You know, I could have sworn that the U.S.'s bad rep had less to do with faulty tires than, say, over a hundred years of meddling in the affairs of other nations as if we were entitled to fuck with anyone because we wanted to.

Just my opinion.
posted by solistrato at 1:35 PM on August 29, 2000


Does it matter that Firestone is financially a part of a Japanese corporation?

Yes. Firestone has been owned by Japan's Bridgestone Corp. for 12 years. If foreign corporations are going to snap up our beloved brand names and use them to kill Venezuelan yuppies by sabotaging their SUVs, foreign corporations should get the blame. The U.S. employees at that tire plant in Illinois were just following the orders of their inscrutible Japanese overseers.
posted by rcade at 2:00 PM on August 29, 2000


[rcade] Except that the tires that failed in Venezuela were also made there.
posted by lbergstr at 2:36 PM on August 29, 2000


I don't think, personally, that this is nearly so much a First World-Third World problem, as much as a typical-arrogance-of-corporations problem. After all, good old English-speaking, high-school-graduating Americans were sold bad tires too. I'm also not so sure that the Venezuela incident is exactly a part of the unforeseen problems that cropped up in the worldwide supply: there seems to have been an entirely different labeling/quality-control thing going on with that batch. It looks to me like it's only showing up as a result of the larger problem, or perhaps was an early tipoff -- it's hard to tell whose info came from where now.
posted by dhartung at 2:56 PM on August 29, 2000


thankyou, solistrato!
posted by lagado at 3:17 PM on August 29, 2000


The tires were faulty because of extreme heat which caused them to break apart- almost all (if not all, I'm not exactly sure) of the deaths in the US were in southern states. So it only makes sense that death rates would be much higher in an equatorial nation. Heatstroke is probably more common there too.
posted by kidsplateusa at 4:19 PM on August 29, 2000


Well, either way, I didn't see the quote used in the original link anywhere in the article.
posted by howa2396 at 5:28 PM on August 29, 2000


A few years ago, there was a problem with babies and young children swallowing their pacifiers and strangling. The US Government required that the manufacturers include a small hole in the shield of the pacifier so that even if it was swallowed, there'd still be an air path the child could breath through. This has saved countless lives.
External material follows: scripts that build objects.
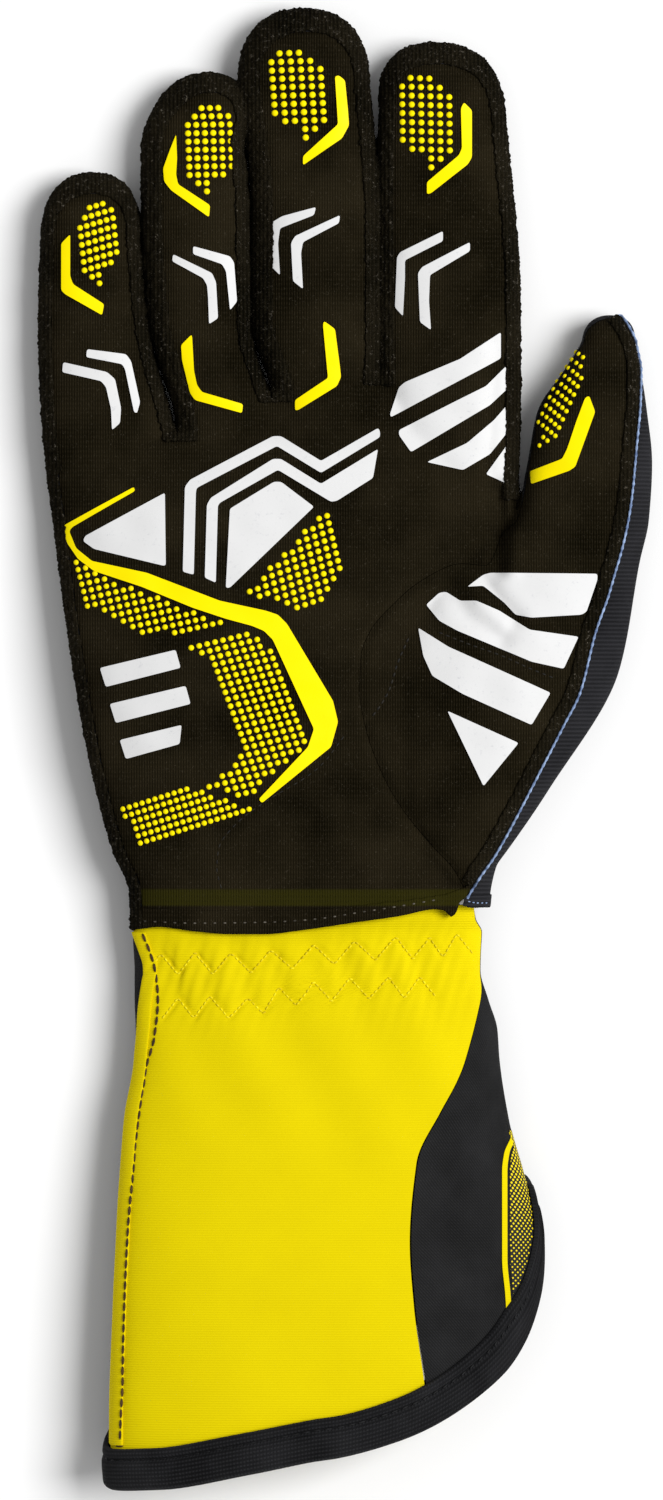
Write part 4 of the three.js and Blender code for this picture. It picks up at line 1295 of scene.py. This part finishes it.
tape_turns = np.linspace(0, 360, 300, endpoint=False)
profile = tape_profile()
tape_points = []
for turn in tape_turns:
    inward = np.array([p[0] for p in profile])
    grow = np.array([p[1] for p in profile])
    down = rim_at(turn) - inward / (cuff_length * math.cos(float(rim_steepness(np.array(turn)))))
    tape_points.append(plain_cuff_point(down, np.full(len(profile), turn), grow))
tape_points = np.array(tape_points)
binding = new_piece(
    "rim_binding", tape_points.reshape(-1, 3), loft_faces(len(tape_turns), len(profile), is_loop=True)
)
face_outwards(binding)
ring_lengths = np.linalg.norm(np.diff(tape_points[:, 10], axis=0, append=tape_points[:1, 10]), axis=1)
around = np.concatenate([[0], np.cumsum(ring_lengths)])
tape_map = binding.data.uv_layers.new(name="cloth")
for polygon in binding.data.polygons:
    rings = [index // len(profile) for index in polygon.vertices]
    wraps = max(rings) - min(rings) > 2
    for loop, index, ring in zip(polygon.loop_indices, polygon.vertices, rings):
        u = around[len(tape_turns)] if wraps and ring == 0 else around[ring]
        tape_map.data[loop].uv = (profile[index % len(profile)][0] * mm, u * mm)
smooth_shading(binding, 60)
print("binding", len(binding.data.polygons))

# %% [markdown]
# ## Stitches and the overlocked edge
# A stitch is a short grain of thread half sunk in the cloth. One grain is modelled and laid along each seam.
# The overlocked edge of the back is a thin pale cord with the twist of its thread.

# %% Runs of stitches
def even_places(line, pitch):
    """Points and directions at even steps along a line."""
    steps = np.linalg.norm(np.diff(line, axis=0), axis=1)
    lengths = np.concatenate([[0], np.cumsum(steps)])
    places = np.arange(pitch / 2, lengths[-1], pitch)
    x = np.interp(places, lengths, line[:, 0])
    y = np.interp(places, lengths, line[:, 1])
    ahead = np.gradient(np.stack([x, y], axis=1), axis=0)
    return np.stack([x, y], axis=1), ahead


def stitch_run(name, line, surface, pitch, size, lift=0.0):
    """Stitches of a given length, width and height along a line seen from above."""
    spots, ahead = even_places(line, pitch)
    places = []
    for (x, y), (dx, dy) in zip(spots, ahead):
        place, normal = surface.under(x, y)
        places.append((Vector(place) + Vector(normal) * lift, normal, (dx, dy, 0)))
    return scatter(name, grain, places, [size] * len(places))


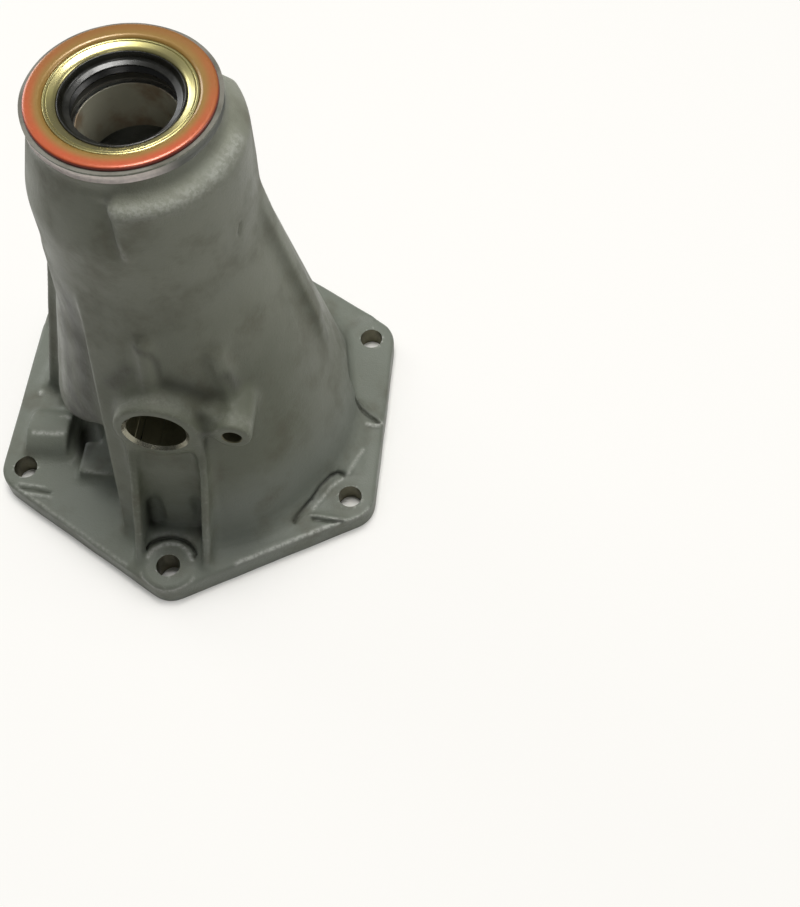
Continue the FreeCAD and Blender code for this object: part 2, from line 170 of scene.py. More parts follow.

Unfortunately, the companies making the pacifiers had warehouses full of the old ones without the holes and needed to sell them. Simple: export them to the third world. Problem solved.

posted by Steven Den Beste at 9:29 PM on August 29, 2000


1. what is lawful is not automatically moral
2. what is moral is not automatically lawful

Also, if there is an inherent design law in the tires, it wouldn't really matter where they were made. Although, lower quality materials (read:cheaper) may be used overseas, accounting for higher failure rates simply because quality regulations don't require it.

And is it the company's fault or the government's fault if something harmful is allowed to persist? Bohpal, India - the big Union Carbide plant leak there years ago could link many of the problems that caused it back to government interference and self-servingness as well as lacking regulatory laws and enforcement.

As for the pacifier companies, they missed out on a bigger opportunity - creating and selling a 'safety enhancement kit' consisiting of a hole punch and instruction on how to create that safety hole for all the overseas sales.